- Born: 1756 Laredo, Cantabria
- Died: 1 November 1810 (aged 53–54) Viveiro, Lugo
- Branch: Navy
- Rank: Captain

= Joaquín Zarauz =

Spanish naval officer (1756–1810)

Joaquín Zarauz y de Santander (1756–1810) was a Spanish naval officer.

==Early career==
After enlisting as a cadet-midshipman in 1775, Zarauz was promoted to successive junior officer ranks, to lieutenant of the 5th Company of the 8th Battalion of the Spanish Marine Infantry in 1778, and to frigate lieutenant in 1782. The following year he was promoted to captain of the 4th Company of the 7th Battalion based at Cádiz and, in 1784 he was promoted to navy lieutenant.

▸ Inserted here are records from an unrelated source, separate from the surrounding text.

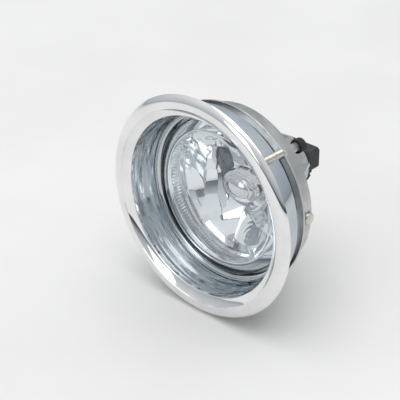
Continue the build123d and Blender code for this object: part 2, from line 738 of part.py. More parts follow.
def vent_cap():
    cap = rod_y(CAP_R, CAP_FRONT_Y, CAP_END_Y, x=VENT_X, z=VENT_Z)
    cap = fillet(cap.edges().group_by(Axis.Y)[-1], CAP_R / 4)
    return cap - rod_y(VENT_R, CAP_FRONT_Y - 1, VENT_END_Y, x=VENT_X, z=VENT_Z)


NODES = {
    "trim_bezel": [trim_bezel()],
    "flange_gasket": [flange_gasket()],
    "bezel_studs": around(bezel_stud(), STUD_COUNT, FIRST_STUD_ANGLE),
    "recess_cup": [recess_cup()],
    "bracket_ring": [bracket_ring()],
    "bracket_screws": around(bracket_screw(), STUD_COUNT, FIRST_STUD_ANGLE),
    "pivot_pins": [pivot_pin(side) for side in (-1, 1)],
    "pivot_bushes": [pivot_bush(side) for side in (-1, 1)],
    "lamp_housing": [lamp_housing()],
    "lens_seal": [lens_seal()],
    "lens": [lens()],
    "reflector": [reflector()],
    "bulb_shield": [bulb_shield()],
    "shield_leg": [shield_leg()],
    "shield_rivet": [shield_rivet()],
    "bulb_glass": [bulb_glass()],
    "filament": [filament()],
    "lead_wires": [lead_wire(side) for side in (-1, 1)],
    "bulb_collar": [bulb_collar()],
    "bulb_base": [bulb_base()],
    "bulb_o_ring": [bulb_o_ring()],
    "connector_terminals": [terminal(side) for side in (-1, 1)],
    "aim_screw": [aim_screw()],
    "aim_screw_clip": [aim_screw_clip()],
    "aim_nut": [aim_nut()],
    "vent_cap": [vent_cap()],
}

os.makedirs("parts", exist_ok=True)
for node, shapes in NODES.items():
    solids = [solid for shape in shapes for solid in shape.solids()]
    export_step(Compound(children=solids), f"parts/{node}.step")
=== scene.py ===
import math
import bpy
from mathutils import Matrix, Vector
from mathutils.geometry import delaunay_2d_cdt


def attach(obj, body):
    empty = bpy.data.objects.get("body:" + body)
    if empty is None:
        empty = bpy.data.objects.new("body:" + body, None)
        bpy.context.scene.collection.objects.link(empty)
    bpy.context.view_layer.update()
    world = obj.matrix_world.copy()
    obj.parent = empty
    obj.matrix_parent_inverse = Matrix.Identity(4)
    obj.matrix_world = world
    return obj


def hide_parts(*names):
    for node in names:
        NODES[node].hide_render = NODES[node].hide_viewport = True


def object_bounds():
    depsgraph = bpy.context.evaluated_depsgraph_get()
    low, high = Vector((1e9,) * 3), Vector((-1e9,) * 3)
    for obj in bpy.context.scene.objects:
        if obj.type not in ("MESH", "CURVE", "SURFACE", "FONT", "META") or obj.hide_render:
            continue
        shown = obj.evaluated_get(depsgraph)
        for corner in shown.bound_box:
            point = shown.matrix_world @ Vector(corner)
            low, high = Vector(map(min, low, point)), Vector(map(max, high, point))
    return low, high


# Round recessed fog light. The light's axis is Y, the lamp faces -Y, and +Z is up.
# The camera, floor and lights are in metres. Lengths of the pieces are in millimetres and become
# metres when a mesh is made.
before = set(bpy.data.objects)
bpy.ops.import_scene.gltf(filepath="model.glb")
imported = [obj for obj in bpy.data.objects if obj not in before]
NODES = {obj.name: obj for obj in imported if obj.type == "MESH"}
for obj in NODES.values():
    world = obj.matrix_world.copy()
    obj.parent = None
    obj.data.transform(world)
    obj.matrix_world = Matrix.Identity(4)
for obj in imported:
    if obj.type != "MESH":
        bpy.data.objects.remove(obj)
cad_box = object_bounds()
MM = 0.001
TAU = 2 * math.pi


# ---------------------------------------------------------------- camera, floor and light

CAMERA_AZIMUTH = math.radians(43.2)
CAMERA_ELEVATION = math.radians(29.06)
CAMERA_DISTANCE = 0.9
CAMERA_LIFT = 0.00485
CAMERA_LENS = 129.4
RIGHT_WALL = (0.80, -0.60, 0.0)
GROUND_COLOUR = (0.70, 0.69, 0.67, 1.0)
FLOOR_SIZE = 12.0
FLOOR_GAP = 0.0004


def view_axes():
    """Forward and up directions of the camera."""
    a, e = CAMERA_AZIMUTH, CAMERA_ELEVATION
    forward = Vector((-math.sin(a) * math.cos(e), math.cos(a) * math.cos(e), -math.sin(e)))
    right = Vector((math.cos(a), math.sin(a), 0))
    return forward, right.cross(forward)


def add_camera():
    forward, up = view_axes()
    data = bpy.data.cameras.new("camera")
    data.lens = CAMERA_LENS
    data.sensor_width = 36
    data.clip_start = 0.01
    camera = bpy.data.objects.new("camera", data)
    camera.location = up * CAMERA_LIFT - forward * CAMERA_DISTANCE
    camera.rotation_euler = forward.to_track_quat("-Z", "Y").to_euler()
    bpy.context.collection.objects.link(camera)
    bpy.context.scene.camera = camera


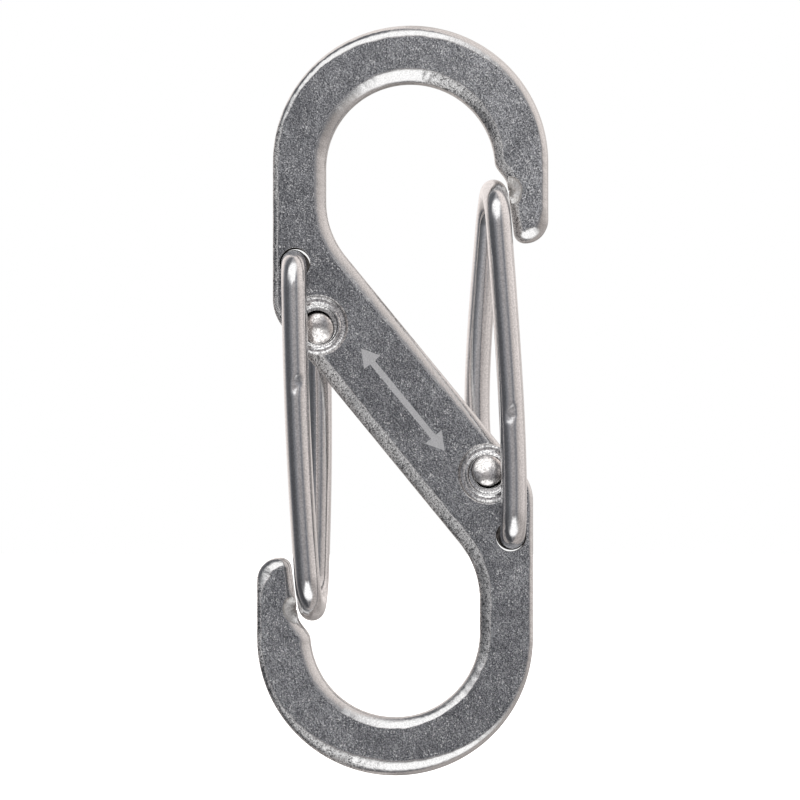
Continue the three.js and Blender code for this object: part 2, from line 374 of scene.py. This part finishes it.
def wire_steel():
    """The bright drawn wire: smooth, with faint draw lines along it and a light grain."""
    material, nodes, shader, coordinates = steel("drawn_wire")
    place = coordinates.outputs["Object"]
    wrap = nodes.add("ShaderNodeUVMap", uv_map="wrap").outputs["UV"]
    lines = nodes.noise(nodes.stretch(wrap, (9000, 240, 1)), 1.0, 2.0, 0.6)
    grain = nodes.noise(place, 9000, 2.0, 0.6)
    wear = nodes.noise(place, 700, 2.0, 0.5)
    tone = nodes.math("ADD", nodes.math("MULTIPLY", grain, 0.75),
                      nodes.math("MULTIPLY", lines, 0.25))
    colour = nodes.shade(tone, 0.35, 0.65, (0.66, 0.655, 0.66), (0.86, 0.85, 0.85))
    nodes.set(shader.inputs["Base Color"], colour)
    nodes.set(shader.inputs["Roughness"], nodes.range(wear, 0.35, 0.65, 0.10, 0.18))
    relief = nodes.bump(lines, 0.08, 0.008 * MM)
    nodes.set(shader.inputs["Normal"], nodes.bump(grain, 0.15, 0.008 * MM, relief))
    return material


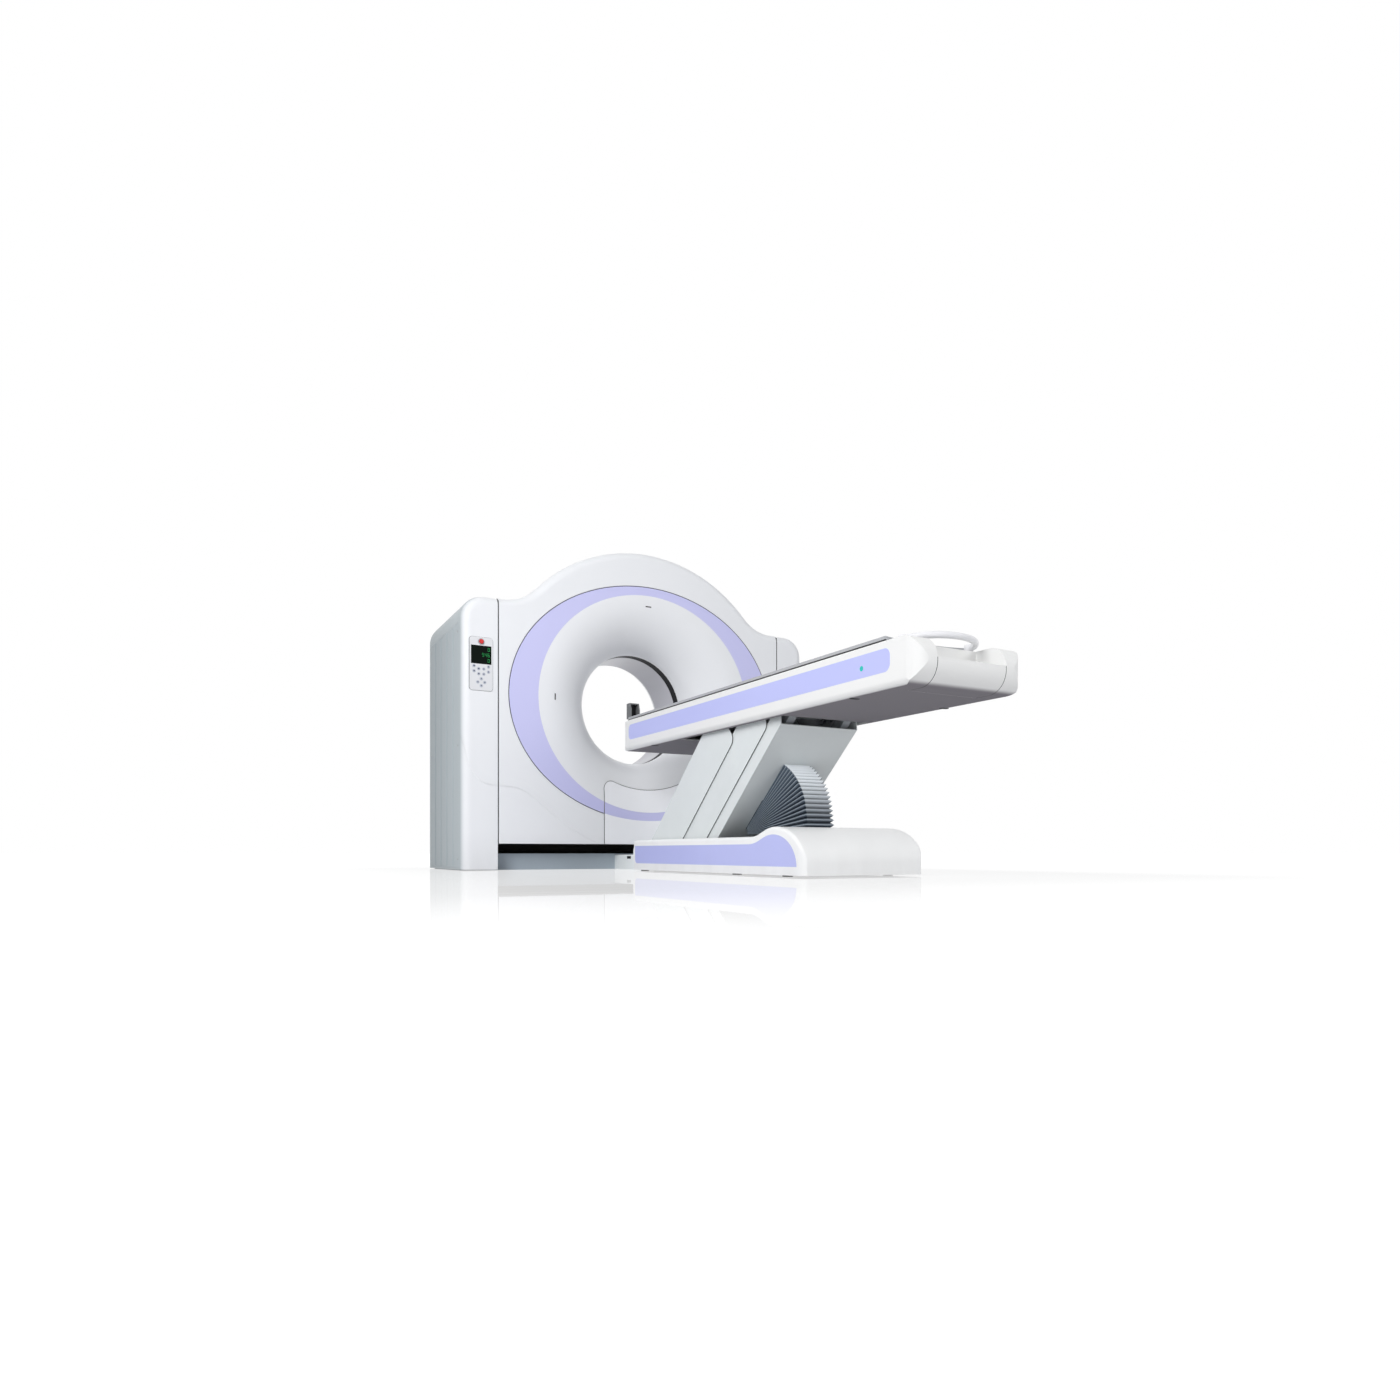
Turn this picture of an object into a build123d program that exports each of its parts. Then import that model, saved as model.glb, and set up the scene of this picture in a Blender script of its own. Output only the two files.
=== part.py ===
from build123d import *
from math import cos, pi, radians, sin, sqrt
import os

# CT scanner: a gantry that tilts between two fixed columns, with a ring inside that spins around the
# patient, and a table whose top rises on a parallelogram of arms and whose cradle slides into the bore.
# Millimetres. +X is to the right of someone who faces the gantry from the table, +Y runs from the
# table's foot into the gantry, +Z is up. The origin is on the floor, straight below the point where
# the bore's axis crosses the scan plane. The tilt axis passes through that same point.

# Gantry covers
bore_height = 1018.0
bore_radius = 350.0
mouth_radius = 665.0
funnel_depth = 240.0
front_depth = 300.0
rear_depth = 554.0
cover_half_width = 944.0
cover_bottom = 152.0
shoulder_height = 1558.0
shoulder_blend = 280.0
arch_radius = 970.0
arch_center_z = 985.0
edge_round = 50.0
cover_wall = 5.0
cover_seam = 4.0
swing_radius = 905.0
arch_headroom = 50.0
window_width = 66.0
window_recess = 1.0
seam_turn = 38.0

# Ring cover, lilac band and access panel on the front
ring_side_margin = 59.0
ring_half_height = 722.0
band_inner_share = 0.2045
band_inner_half_height = 671.0
band_depth = 1.0
access_half_width = 295.0
access_dip_z = 487.0
access_arc = 588.0
access_corner = 52.0
access_depth = 45.0
rebate_width = 12.0
rebate_wall = 3.5
seat_gap = 0.3
slit_length = 38.0
slit_width = 7.0
slit_radius = 606.0

# Columns
column_gap = 6.0
column_width = 205.0
column_top = 1555.0
column_bottom = 4.0
column_round = 130.0
panel_margin_y = 52.0
panel_foot = 14.0
panel_top_drop = 20.0
panel_gap = 0.8
rib_count = 4
rib_radius = 9.0
rib_rise = 3.5

# Steel base of the gantry
plinth_top = 95.0
plinth_setback = 112.0
plinth_wall = 12.0
plinth_web = 60.0
plinth_end_gap = 15.0
anchor_radius = 9.0
anchor_x = 540.0
anchor_inset = 48.0
upright_offset = 30.0
upright_thickness = 80.0
boss_radius = 118.0
bearing_outer = 88.0
trunnion_radius = 60.0
trunnion_hole = 72.0
trunnion_setback = 0.5
gearbox_radius = 105.0
gearbox_length = 70.0
spigot_radius = 34.0
spigot_length = 50.0
tilt_motor_radius = 52.0
tilt_motor_length = 210.0
running_gap = 0.1
fit_gap = 0.05

# Tilting frame and the spinning ring
frame_front = 60.0
frame_thickness = 80.0
frame_outer = 760.0
frame_arm_height = 260.0
frame_side_margin = 64.0
frame_side_thickness = 24.0
bracket_height = 60.0
rotor_front = 20.0
rotor_thickness = 30.0
rotor_outer = 720.0
rotor_inner = 372.0
hub_inner = 500.0
hub_outer = 558.0
hub_length = 58.0
rotor_hole_count = 12
rotor_hole_radius = 26.0
rotor_hole_circle = 455.0
slip_inner = 432.0
slip_length = 42.0
slip_track_count = 4
slip_track_depth = 3.0
tube_center = 545.0
tube_radius = 88.0
tube_length = 176.0
tube_cap_radius = 58.0
tube_cap_length = 22.0
collimator_height = 48.0
collimator_half_width = 120.0
collimator_length = 70.0
detector_inner = 930.0
detector_outer = 1000.0
detector_half_angle = 27.0
detector_length = 130.0
detector_module_angle = 6.0
rotor_box_center = 560.0
hv_height = 330.0
hv_depth = 140.0
rotor_box_width = 150.0
weight_height = 260.0
weight_depth = 90.0
motor_radius = 78.0
motor_length = 210.0
motor_center = 862.0
motor_lug_radius = 116.0
motor_angle = -45.0
pulley_radius = 60.0
motor_shaft_radius = 14.0
belt_thickness = 4.0

# Control panel on the left column
pad_center_in = 96.0
pad_center_z = 1165.0
pad_width = 132.0
pad_height = 300.0
pad_corner = 16.0
pad_rise = 4.0
pad_depth = 20.0
display_width = 116.0
display_height = 104.0
display_center_z = 1216.0
display_depth = 2.0
key_radius = 9.0
key_rise = 2.0
key_height = 7.0
key_travel = 1.2
key_gap = 0.4
outer_key_x = 41.0
inner_key_x = 14.5
key_row_z = 1151.0
key_row_step = 14.5
cross_center_z = 1061.0
cross_step = 19.5
stop_z = 1290.0
stop_radius = 13.0
stop_rise = 9.0
stop_travel = 4.0

# Floor duct and table base
base_gap = 444.0
duct_half_width = 180.0
duct_height = 88.0
duct_wall = 4.0
duct_round = 8.0
duct_slot_y = -404.0
duct_slot_z = 72.0
duct_slot_length = 34.0
duct_slot_height = 14.0
base_half_width = 319.0
base_length = 1656.0
base_under = 6.0
base_top = 170.0
hump_top = 210.0
hump_start = 1246.0
hump_length = 190.0
nose_height = 62.0
base_end_round = 45.0
base_nose_reach = 8.0
base_edge_round = 14.0
base_wall = 5.0
base_slot_half_width = 232.0
base_slot_start = 40.0
base_slot_end = 1006.0
base_stripe_margin = 26.0
base_stripe_foot = 42.0
base_stripe_top = 137.0
stripe_depth = 1.0
foot_radius = 22.0
foot_x = 270.0

# Parallelogram lift
arm_length = 936.0
lift_angle = 41.5
pivot_height = 110.0
front_pivot_back = 81.6
pivot_spacing = 553.4
mid_pivot_back = 402.4
arm_depth = 56.0
arm_x = 130.0
arm_width = 40.0
pin_radius = 16.0
pin_reach = 26.0
bracket_wall = 14.0
bracket_gap = 4.0
eye_radius = 30.0
cross_tube_radius = 18.0
leg_half_width = 222.0
leg_plate = 4.0
leg_plate_gap = 2.0
cover_foot_z = 165.0
front_cover_front = 60.0
front_cover_back = -186.0
front_cover_past = 69.0
front_plate_short = 56.0
mid_cover_front = 115.0
mid_cover_back = -82.0
mid_cover_short = 6.0
rear_cover_front = 30.0
rear_cover_back = -50.0
rear_cover_short = 46.0
leg_corner = 40.0
mid_rod_radius = 10.0

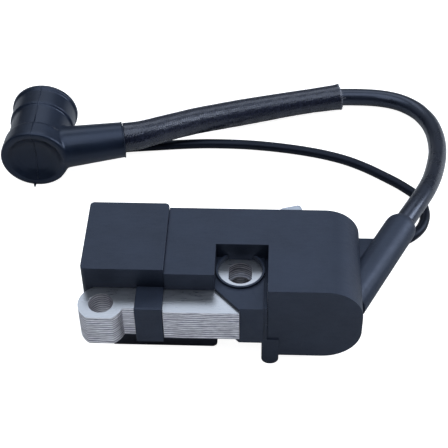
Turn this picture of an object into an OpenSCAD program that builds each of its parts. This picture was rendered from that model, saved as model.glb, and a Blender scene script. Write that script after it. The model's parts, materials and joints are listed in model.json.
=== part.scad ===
// Flywheel ignition coil: laminated core, moulded case, HT lead with plug boot, and stop wire.
// Millimetres. The origin is the axis of the pole-foot screw hole at the underside of the core.
// X runs along the core towards the coil block, Y away from the flywheel, Z up.

/* [Core] */
// Number of steel sheets in the stack
sheet_count = 13; // [9:1:14]
// Spacing of the sheets
sheet_pitch = 0.8; // [0.6:0.05:0.8]
// Radius of the rounded pole foot
foot_r = 6.1; // [5.8:0.1:6.1]
// Radius of the screw hole in the pole foot
hole_r = 3.3; // [2.6:0.1:3.4]
// Radius of the screw hole beside the coil block
hole2_r = 3.1; // [2.6:0.1:3.1]

/* [Case] */
// Length of the case from the pole face side to its back
case_depth = 30.5; // [30:0.1:31]
// Height of the case top above the core's underside
case_top = 16.35; // [16:0.05:17]
// Right end of the coil block
block_x1 = 69.4; // [69:0.1:70]
// Wall thickness of the mouldings
wall = 1.6; // [1.4:0.1:1.8]

/* [Leads] */
// Diameter of the HT lead
lead_d = 5.7; // [5:0.1:5.7]
// Outer diameter of the woven sleeve on the HT lead
sleeve_d = 8.5; // [8:0.1:8.5]
// Diameter of the stop wire
wire_d = 3.1; // [2.5:0.1:3.1]

/* [Plug boot] */
// Outer radius of the boot's head
boot_r = 10.7; // [10.2:0.1:10.7]
// Length of the boot's head
boot_len = 24.8; // [22:0.1:25]
// Radius of the plug socket
socket_r = 5.3; // [4.8:0.1:5.5]

/* [Hidden] */
$fn = 48;

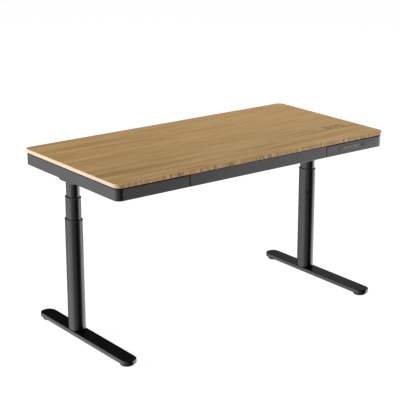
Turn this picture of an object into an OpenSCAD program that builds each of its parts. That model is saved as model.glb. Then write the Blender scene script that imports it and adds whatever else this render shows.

In 1785, he embarked on the 70-gun Triunfante, sailing to Malta and back to Cartagena, where he was given command of the galley Concepción, command he held until 1789. Zarauz then served in the squadrons of Antonio Barceló, Juan de Lángara and Federico Gravina.

Promoted to frigate captain in 1796, Zarauz, as second-in-command, served on board Santa Ana, Príncipe, San Hermenegildo and the San Fernando, after which he was given command of the frigate Diana until she was dismantled.

Zarauz was then given command of the San Fulgencio, on board which he participated at the defence of Ferrol in 1800. At the end on 1801 he was given command of the Ferroleña, setting sail for Lima. Anchored at Manila, he was given orders by General Álava to set sail for China to buy flour for the fleet, with 850,000 pesos in cash. Caught up in a typhoon, the ship was smashed against the rocks off the coast of Guangzhou. Promoted to captain, and back in Spain, in 1806, he was appointed military commander of Ferrol.

==Peninsular War==

When French troops occupied the city, Zarauz was able to escape to Cadiz.

===Cantabrian Expedition===

Zarauz was appointed commander-in-chief of the joint Anglo-Spanish landing operation to establish a base at Santoña, in Cantabria, then in the hands of the French, from which to free the western part of the coast of the Cantabrian Sea of French troops and then move on to Guetaria, freeing up the central and eastern coast of the region, thereby cutting off Irun as the main gateway for French supplies to Spain. The landing party consisted of 1,200 Spanish troops, under Field Marshal Renovales and 800 British Marines.

The expedition left La Coruña on 14 October 1810, with Zarauz on board the flagship Santa María Magdalena, with Blas Salcedo y Salcedo as captain. Although the expedition had some initial success in capturing the important port of Gijón, in Asturias, as they were anchored in the bay of Santoña in preparation for the landing operation a sudden gale forced ships to head out to sea on 23 October, the Magdalena and the Palomo cutting their anchor cables.

The squadron then headed back to Viveiro, where a hurricane caused the Magdalena to founder and the Palomo to be smashed against the rocks. Of the 508 people on board the Magdalena, 500 perished in the storm, including her captain, Salcedo, and Zarauz. Of the eight that managed to reach shore, five later died of their injuries.